In the listing that follows, the range to quote begins at the line that has "on the skin" and ends after the line that has "if empty is"; quote it verbatim and add nothing.

* Begin PROVIDED DATA *

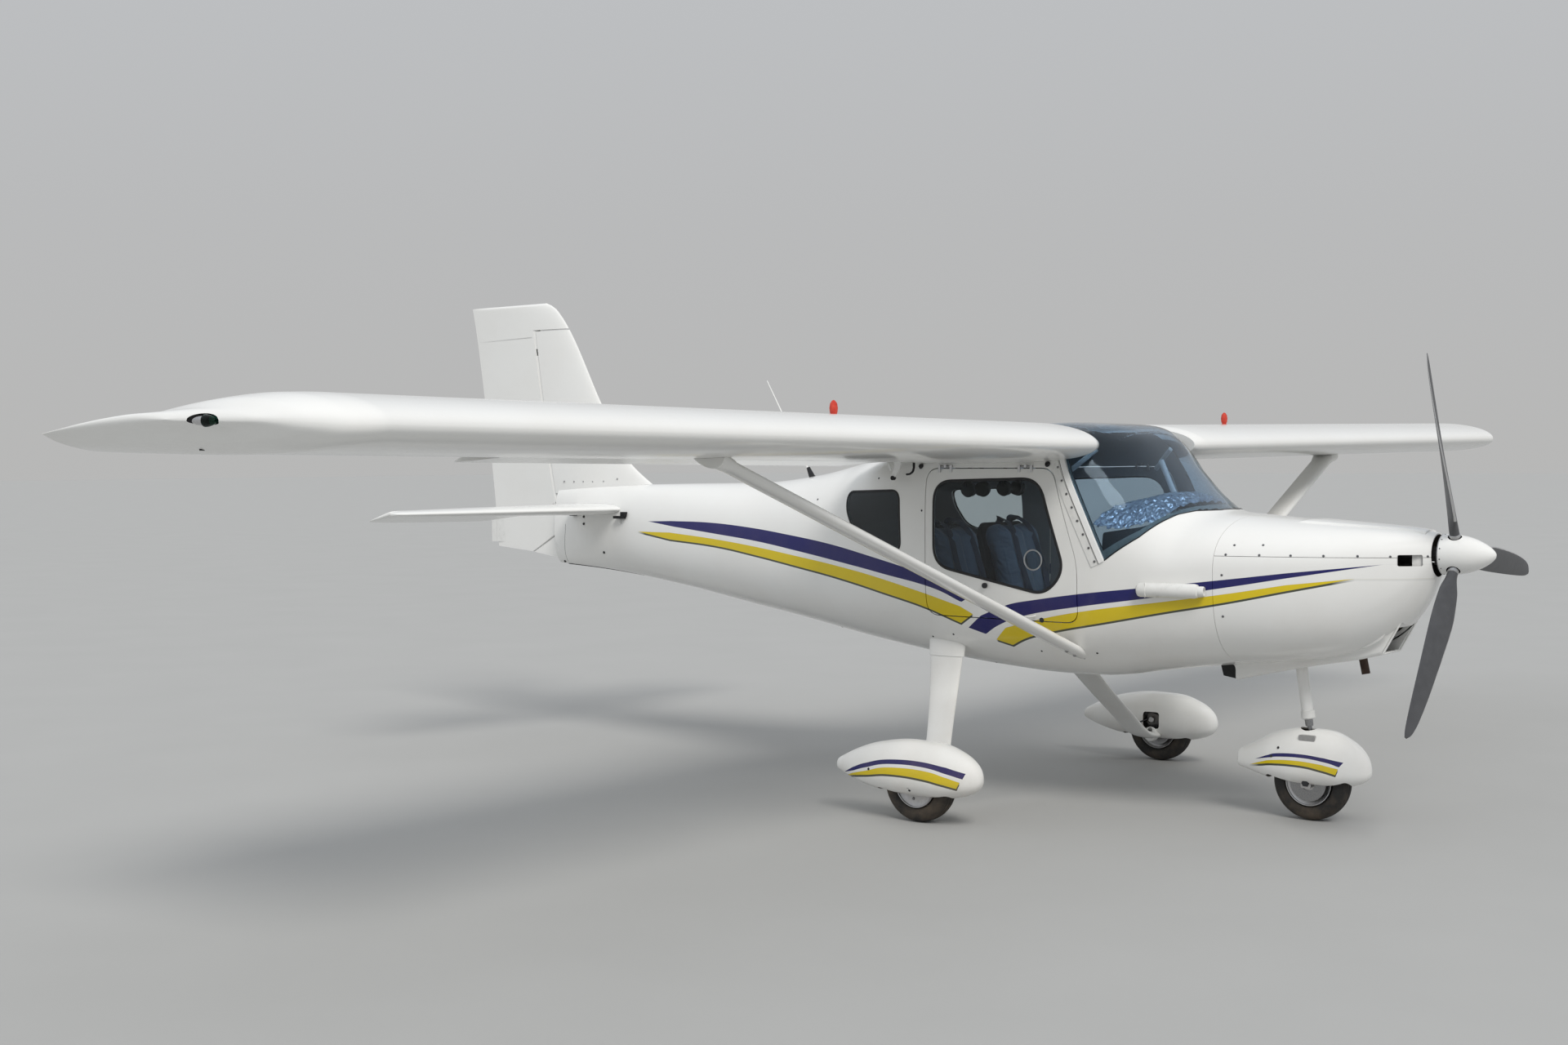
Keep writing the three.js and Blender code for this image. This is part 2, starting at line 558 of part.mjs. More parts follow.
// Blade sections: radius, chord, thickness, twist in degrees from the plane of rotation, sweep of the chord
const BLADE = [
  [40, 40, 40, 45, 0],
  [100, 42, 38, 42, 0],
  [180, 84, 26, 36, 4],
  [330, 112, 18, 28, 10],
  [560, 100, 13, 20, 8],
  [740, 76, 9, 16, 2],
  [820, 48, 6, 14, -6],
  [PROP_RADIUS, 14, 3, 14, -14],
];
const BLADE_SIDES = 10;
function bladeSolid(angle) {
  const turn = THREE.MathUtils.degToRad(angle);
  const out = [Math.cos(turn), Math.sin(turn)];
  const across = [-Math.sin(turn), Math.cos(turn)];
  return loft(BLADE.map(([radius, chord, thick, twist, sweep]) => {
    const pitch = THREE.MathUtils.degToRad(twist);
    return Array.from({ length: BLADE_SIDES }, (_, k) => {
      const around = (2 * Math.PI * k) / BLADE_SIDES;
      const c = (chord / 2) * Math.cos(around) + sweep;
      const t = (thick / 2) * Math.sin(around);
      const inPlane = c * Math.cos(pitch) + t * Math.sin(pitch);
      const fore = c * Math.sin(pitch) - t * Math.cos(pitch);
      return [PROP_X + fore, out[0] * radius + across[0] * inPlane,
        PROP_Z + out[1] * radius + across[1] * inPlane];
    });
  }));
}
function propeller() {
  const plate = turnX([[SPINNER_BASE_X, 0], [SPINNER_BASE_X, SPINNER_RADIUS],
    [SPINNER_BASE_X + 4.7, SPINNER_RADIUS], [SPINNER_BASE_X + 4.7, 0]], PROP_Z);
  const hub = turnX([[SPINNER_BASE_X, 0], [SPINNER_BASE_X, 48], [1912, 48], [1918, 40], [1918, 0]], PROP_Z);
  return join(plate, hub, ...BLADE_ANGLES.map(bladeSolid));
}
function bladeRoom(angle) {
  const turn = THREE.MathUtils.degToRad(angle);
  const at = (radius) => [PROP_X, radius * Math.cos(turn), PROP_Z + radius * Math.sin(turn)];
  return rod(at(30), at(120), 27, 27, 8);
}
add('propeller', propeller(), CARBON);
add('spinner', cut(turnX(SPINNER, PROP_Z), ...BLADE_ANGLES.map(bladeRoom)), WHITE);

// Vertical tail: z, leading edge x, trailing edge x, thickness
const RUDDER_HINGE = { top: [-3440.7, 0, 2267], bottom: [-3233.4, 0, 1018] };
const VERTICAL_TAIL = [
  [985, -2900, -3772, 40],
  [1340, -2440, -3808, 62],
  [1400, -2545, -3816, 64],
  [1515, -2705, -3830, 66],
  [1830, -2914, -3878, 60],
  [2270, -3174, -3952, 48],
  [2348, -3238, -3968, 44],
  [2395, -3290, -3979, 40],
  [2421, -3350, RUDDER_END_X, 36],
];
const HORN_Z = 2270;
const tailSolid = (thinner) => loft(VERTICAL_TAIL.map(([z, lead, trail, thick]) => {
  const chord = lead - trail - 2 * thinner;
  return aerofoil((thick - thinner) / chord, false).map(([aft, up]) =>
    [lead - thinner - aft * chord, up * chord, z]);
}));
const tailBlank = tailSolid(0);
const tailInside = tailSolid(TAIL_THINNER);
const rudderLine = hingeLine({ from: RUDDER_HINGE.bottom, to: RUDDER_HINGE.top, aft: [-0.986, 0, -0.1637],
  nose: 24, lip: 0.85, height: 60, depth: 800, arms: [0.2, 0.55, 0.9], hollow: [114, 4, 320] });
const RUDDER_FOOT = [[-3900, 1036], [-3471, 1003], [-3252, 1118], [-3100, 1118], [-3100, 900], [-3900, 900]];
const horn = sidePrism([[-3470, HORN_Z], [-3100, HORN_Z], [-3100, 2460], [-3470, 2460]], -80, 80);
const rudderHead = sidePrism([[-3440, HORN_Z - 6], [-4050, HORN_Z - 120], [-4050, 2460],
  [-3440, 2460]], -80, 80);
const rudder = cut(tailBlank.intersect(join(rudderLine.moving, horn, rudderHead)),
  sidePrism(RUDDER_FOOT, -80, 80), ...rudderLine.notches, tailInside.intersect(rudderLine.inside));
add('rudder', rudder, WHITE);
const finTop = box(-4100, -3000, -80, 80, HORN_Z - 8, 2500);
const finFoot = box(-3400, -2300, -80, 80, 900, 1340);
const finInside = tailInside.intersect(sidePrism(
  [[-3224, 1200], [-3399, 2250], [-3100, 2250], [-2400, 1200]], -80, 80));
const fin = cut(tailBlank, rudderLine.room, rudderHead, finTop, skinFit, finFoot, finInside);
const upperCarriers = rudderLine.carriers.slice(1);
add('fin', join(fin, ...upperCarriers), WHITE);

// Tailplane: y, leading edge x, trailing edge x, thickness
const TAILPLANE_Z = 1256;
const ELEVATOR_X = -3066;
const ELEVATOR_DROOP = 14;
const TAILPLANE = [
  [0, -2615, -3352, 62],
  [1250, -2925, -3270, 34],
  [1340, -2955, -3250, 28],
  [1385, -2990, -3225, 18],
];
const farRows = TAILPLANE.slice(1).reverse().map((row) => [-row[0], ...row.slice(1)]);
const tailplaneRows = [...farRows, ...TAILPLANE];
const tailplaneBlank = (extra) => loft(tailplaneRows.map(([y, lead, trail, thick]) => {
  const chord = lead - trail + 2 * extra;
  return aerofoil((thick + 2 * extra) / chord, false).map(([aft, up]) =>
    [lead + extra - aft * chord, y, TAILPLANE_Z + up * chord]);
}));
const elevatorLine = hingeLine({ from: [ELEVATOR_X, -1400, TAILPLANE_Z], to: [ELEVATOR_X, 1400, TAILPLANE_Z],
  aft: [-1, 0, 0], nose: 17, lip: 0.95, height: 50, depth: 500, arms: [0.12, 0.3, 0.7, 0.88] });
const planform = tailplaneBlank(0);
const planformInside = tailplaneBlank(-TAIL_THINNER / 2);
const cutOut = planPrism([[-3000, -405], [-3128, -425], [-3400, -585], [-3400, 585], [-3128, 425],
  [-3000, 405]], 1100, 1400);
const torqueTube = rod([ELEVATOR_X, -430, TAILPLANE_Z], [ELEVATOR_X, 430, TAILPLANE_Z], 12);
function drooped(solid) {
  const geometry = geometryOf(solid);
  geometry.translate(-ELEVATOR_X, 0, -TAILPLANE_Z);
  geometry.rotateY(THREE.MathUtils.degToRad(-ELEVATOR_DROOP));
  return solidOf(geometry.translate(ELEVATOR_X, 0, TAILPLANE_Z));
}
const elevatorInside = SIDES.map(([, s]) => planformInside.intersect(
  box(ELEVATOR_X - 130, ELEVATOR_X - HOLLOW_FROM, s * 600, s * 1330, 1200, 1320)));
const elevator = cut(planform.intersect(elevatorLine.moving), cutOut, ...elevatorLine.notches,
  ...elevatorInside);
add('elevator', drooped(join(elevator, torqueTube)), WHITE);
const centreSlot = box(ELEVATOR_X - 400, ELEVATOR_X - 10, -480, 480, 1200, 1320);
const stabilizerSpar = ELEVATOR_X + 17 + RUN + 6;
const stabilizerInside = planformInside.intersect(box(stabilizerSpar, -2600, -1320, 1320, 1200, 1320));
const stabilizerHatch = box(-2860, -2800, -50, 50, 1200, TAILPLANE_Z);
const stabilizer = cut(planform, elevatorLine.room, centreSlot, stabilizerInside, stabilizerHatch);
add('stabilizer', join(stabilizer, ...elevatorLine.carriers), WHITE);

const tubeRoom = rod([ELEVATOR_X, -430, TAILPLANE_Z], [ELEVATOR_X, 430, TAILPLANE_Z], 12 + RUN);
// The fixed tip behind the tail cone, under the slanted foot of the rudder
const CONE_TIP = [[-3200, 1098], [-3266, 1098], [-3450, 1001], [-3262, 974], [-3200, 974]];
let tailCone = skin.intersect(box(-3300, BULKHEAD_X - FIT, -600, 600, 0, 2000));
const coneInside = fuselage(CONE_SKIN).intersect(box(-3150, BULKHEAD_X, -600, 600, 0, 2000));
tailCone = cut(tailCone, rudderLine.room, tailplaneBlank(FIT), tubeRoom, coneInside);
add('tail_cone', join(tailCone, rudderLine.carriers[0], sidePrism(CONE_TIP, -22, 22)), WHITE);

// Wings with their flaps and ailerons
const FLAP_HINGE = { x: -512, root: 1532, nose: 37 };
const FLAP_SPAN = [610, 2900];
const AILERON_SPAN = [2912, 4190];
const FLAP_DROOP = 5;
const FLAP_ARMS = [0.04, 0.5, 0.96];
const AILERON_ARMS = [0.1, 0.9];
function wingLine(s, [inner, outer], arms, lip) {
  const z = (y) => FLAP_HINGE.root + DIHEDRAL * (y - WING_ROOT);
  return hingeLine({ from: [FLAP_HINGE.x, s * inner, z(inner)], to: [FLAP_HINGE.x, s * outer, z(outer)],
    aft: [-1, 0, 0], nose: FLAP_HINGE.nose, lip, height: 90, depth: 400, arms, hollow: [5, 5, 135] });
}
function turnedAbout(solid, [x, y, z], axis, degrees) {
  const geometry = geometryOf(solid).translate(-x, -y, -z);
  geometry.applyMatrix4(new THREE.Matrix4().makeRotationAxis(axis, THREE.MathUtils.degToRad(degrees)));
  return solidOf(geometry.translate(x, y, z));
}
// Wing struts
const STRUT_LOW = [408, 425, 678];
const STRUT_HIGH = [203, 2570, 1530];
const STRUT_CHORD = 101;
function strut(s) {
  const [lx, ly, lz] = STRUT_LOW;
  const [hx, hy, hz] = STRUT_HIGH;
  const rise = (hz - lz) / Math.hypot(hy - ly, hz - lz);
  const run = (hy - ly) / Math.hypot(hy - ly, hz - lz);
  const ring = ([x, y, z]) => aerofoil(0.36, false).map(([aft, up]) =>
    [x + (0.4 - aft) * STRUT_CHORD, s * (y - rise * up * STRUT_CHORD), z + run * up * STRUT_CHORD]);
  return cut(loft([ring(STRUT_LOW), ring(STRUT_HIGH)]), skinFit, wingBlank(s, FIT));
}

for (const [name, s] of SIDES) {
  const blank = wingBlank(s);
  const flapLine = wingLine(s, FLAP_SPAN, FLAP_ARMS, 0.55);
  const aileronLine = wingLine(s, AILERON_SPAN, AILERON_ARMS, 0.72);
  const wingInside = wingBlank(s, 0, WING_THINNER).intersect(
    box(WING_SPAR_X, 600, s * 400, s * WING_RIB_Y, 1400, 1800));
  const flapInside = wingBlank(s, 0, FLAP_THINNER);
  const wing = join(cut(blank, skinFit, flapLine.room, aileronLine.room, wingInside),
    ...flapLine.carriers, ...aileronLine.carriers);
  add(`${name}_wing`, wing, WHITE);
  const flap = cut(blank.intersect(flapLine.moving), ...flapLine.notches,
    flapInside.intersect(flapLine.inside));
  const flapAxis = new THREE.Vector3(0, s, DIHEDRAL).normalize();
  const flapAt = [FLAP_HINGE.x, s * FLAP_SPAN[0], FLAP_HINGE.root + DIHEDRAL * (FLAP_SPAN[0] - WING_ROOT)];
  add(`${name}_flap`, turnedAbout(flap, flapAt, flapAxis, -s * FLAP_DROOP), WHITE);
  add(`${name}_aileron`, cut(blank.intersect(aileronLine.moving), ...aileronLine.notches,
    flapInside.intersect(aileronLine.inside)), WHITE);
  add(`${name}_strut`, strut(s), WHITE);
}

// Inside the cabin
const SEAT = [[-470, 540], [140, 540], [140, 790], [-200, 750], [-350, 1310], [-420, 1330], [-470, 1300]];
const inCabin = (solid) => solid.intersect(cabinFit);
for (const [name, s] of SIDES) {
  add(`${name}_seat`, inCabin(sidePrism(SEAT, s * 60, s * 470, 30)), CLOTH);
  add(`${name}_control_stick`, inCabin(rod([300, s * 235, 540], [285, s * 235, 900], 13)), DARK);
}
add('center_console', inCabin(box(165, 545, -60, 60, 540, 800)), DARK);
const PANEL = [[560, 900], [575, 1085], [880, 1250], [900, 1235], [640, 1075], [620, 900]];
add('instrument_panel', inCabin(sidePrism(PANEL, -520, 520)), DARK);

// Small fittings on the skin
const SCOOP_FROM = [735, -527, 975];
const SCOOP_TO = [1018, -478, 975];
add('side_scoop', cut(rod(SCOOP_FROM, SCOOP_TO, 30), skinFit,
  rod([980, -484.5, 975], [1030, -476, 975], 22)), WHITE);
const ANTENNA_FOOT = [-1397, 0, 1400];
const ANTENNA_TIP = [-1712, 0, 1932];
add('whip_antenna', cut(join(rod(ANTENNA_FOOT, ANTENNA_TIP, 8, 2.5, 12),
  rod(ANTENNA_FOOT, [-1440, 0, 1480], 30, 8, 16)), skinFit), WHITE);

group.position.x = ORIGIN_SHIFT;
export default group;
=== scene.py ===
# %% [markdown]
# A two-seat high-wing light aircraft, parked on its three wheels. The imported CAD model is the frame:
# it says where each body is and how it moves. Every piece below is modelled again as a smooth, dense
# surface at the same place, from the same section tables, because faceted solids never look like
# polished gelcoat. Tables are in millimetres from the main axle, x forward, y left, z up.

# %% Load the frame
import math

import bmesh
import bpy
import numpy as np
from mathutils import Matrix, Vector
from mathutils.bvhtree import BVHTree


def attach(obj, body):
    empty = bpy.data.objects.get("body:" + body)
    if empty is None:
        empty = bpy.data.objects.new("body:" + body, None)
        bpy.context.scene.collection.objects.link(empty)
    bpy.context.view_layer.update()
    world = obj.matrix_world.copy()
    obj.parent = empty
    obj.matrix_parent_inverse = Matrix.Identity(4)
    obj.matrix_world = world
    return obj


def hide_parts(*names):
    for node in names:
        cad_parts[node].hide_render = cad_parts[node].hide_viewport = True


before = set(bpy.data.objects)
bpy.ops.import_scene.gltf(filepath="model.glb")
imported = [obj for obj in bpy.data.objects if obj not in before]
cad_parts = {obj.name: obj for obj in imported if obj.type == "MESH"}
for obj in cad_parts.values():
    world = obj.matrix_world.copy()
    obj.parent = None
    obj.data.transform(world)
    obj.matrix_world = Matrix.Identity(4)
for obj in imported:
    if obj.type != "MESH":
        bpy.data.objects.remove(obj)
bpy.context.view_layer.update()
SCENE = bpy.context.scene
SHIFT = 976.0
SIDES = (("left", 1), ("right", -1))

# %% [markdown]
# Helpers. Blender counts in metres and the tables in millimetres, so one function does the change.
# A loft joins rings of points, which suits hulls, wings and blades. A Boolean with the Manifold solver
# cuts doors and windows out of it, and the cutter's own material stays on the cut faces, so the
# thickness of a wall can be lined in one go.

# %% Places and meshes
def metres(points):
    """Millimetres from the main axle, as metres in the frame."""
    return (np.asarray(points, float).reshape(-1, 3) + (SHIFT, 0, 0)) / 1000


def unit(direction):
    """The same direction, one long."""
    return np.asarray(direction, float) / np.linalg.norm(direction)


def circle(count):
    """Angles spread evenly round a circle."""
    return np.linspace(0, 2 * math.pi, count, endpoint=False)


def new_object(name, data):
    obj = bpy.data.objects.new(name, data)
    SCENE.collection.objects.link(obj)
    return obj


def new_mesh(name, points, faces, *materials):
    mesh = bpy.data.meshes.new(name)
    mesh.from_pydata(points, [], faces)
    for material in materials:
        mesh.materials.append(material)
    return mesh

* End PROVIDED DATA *

OUTPUT FOR THIS EXERCISE:
// Small fittings on the skin
const SCOOP_FROM = [735, -527, 975];
const SCOOP_TO = [1018, -478, 975];
add('side_scoop', cut(rod(SCOOP_FROM, SCOOP_TO, 30), skinFit,
  rod([980, -484.5, 975], [1030, -476, 975], 22)), WHITE);
const ANTENNA_FOOT = [-1397, 0, 1400];
const ANTENNA_TIP = [-1712, 0, 1932];
add('whip_antenna', cut(join(rod(ANTENNA_FOOT, ANTENNA_TIP, 8, 2.5, 12),
  rod(ANTENNA_FOOT, [-1440, 0, 1480], 30, 8, 16)), skinFit), WHITE);

group.position.x = ORIGIN_SHIFT;
export default group;
=== scene.py ===
# %% [markdown]
# A two-seat high-wing light aircraft, parked on its three wheels. The imported CAD model is the frame:
# it says where each body is and how it moves. Every piece below is modelled again as a smooth, dense
# surface at the same place, from the same section tables, because faceted solids never look like
# polished gelcoat. Tables are in millimetres from the main axle, x forward, y left, z up.

# %% Load the frame
import math

import bmesh
import bpy
import numpy as np
from mathutils import Matrix, Vector
from mathutils.bvhtree import BVHTree


def attach(obj, body):
    empty = bpy.data.objects.get("body:" + body)
    if empty is None:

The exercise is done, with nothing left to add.